_PROBLEM DESCRIPTION_
Check each line of the material below for "frame". Report how many have it, with no other words.

_AVAILABLE DATA_
◇ ◇ ◇

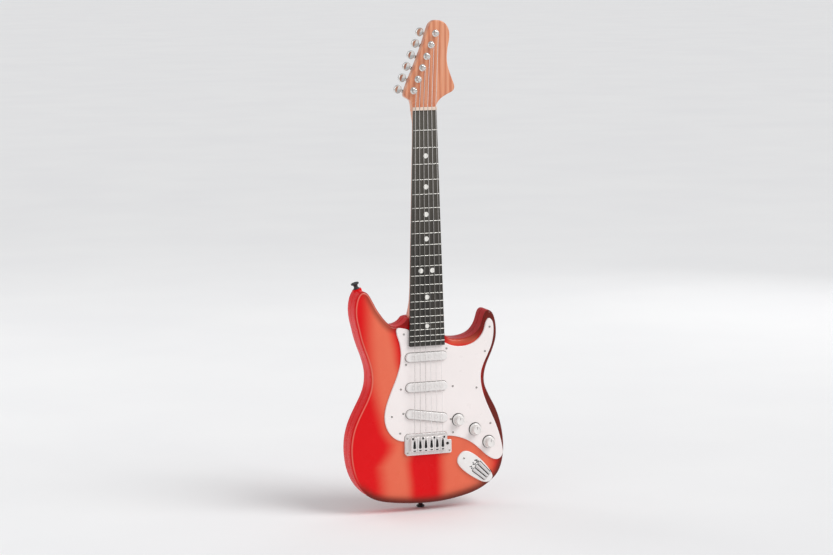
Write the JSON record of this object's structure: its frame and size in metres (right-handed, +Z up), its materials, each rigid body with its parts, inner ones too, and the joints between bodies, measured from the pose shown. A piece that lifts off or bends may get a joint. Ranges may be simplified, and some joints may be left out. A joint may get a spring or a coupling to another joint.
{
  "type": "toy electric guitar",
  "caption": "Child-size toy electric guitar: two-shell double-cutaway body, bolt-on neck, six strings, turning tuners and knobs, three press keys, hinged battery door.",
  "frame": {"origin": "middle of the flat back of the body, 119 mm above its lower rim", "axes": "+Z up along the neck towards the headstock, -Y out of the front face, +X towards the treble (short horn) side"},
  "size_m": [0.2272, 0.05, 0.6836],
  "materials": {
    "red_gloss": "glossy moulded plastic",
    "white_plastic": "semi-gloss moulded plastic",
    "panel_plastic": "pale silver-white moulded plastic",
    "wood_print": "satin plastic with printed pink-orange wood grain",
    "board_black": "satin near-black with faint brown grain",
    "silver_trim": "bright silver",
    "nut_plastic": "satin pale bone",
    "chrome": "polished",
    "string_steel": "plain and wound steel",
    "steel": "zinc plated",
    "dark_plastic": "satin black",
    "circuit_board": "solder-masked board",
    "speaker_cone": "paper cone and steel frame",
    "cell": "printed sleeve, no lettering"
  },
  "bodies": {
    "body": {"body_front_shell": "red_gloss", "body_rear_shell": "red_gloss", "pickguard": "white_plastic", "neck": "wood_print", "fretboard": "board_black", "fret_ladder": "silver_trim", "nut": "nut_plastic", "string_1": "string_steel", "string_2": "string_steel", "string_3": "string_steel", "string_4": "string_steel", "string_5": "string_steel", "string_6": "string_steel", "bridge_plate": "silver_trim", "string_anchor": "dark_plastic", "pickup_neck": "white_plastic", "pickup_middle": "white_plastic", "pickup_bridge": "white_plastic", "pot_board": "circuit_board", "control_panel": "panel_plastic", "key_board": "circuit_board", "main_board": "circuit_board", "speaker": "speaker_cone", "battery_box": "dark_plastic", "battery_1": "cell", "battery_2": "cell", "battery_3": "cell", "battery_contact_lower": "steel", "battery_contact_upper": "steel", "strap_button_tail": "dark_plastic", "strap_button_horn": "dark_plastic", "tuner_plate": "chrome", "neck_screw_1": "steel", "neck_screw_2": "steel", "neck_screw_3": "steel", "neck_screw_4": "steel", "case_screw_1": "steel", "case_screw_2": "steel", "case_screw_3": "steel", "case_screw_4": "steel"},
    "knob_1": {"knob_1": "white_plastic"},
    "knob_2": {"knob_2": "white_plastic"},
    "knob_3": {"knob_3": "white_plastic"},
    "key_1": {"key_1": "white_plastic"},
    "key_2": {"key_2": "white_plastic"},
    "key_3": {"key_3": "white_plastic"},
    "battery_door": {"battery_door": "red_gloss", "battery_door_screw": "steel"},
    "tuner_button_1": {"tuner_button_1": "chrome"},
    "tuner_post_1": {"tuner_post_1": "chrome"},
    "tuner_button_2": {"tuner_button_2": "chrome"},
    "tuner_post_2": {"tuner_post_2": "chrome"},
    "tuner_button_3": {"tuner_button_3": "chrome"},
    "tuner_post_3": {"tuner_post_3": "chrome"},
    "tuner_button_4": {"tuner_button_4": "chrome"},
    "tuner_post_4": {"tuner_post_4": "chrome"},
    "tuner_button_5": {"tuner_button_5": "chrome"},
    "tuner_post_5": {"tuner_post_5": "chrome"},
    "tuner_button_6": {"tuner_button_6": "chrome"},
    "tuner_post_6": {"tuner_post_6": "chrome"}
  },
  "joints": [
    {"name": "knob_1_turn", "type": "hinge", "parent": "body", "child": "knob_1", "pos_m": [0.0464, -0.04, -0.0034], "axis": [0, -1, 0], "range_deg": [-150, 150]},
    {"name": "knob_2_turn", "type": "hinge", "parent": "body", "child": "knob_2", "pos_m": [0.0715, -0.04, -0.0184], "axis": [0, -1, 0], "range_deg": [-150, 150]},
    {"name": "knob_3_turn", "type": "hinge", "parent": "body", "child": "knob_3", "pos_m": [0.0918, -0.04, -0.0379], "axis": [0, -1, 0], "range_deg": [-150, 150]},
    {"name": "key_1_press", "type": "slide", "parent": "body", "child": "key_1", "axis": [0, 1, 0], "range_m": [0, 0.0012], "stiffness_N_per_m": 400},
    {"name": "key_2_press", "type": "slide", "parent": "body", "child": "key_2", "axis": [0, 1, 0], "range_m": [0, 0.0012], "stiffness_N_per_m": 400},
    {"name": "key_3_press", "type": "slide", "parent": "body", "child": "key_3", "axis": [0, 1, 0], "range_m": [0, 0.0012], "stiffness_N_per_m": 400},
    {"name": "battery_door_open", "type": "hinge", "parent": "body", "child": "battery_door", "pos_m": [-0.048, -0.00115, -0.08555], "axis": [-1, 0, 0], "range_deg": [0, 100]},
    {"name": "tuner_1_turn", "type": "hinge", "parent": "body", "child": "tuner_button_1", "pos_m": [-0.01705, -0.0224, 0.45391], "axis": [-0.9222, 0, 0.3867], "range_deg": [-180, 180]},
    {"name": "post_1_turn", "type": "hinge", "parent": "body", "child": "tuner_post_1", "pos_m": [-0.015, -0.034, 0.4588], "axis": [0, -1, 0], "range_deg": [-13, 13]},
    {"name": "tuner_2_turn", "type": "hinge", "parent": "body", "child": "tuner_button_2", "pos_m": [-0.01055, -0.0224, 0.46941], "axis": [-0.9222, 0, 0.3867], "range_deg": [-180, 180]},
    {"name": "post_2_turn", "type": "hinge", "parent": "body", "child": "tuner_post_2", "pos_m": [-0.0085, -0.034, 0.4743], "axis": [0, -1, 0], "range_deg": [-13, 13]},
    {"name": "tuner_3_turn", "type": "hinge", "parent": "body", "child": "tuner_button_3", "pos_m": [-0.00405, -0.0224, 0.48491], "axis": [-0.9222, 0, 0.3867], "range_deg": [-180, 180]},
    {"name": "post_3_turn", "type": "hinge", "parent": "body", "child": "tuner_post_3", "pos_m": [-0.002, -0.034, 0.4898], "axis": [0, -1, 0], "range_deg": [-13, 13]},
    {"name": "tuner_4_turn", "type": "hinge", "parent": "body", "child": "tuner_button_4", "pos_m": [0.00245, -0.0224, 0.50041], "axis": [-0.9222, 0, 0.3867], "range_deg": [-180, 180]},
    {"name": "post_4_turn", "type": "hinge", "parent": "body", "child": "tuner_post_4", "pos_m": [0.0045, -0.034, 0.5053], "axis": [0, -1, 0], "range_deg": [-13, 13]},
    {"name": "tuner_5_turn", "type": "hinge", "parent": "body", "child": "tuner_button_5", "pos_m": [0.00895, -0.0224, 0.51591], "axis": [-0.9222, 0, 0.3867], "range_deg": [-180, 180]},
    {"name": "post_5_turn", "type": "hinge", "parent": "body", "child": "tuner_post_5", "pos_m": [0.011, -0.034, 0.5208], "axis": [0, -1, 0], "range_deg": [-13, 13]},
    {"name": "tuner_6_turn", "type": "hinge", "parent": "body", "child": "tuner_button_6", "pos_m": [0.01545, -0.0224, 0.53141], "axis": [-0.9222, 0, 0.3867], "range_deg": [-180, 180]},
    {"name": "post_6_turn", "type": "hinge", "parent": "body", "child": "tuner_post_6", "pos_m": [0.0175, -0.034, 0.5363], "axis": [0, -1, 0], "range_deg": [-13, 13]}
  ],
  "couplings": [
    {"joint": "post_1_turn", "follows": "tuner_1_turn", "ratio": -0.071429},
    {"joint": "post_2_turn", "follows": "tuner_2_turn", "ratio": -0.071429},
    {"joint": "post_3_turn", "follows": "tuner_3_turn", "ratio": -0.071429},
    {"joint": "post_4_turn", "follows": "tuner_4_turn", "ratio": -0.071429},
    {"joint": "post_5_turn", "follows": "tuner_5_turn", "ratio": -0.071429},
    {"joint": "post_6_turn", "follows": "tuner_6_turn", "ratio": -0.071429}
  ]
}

◇ ◇ ◇

_EXERCISE RESPONSE_
3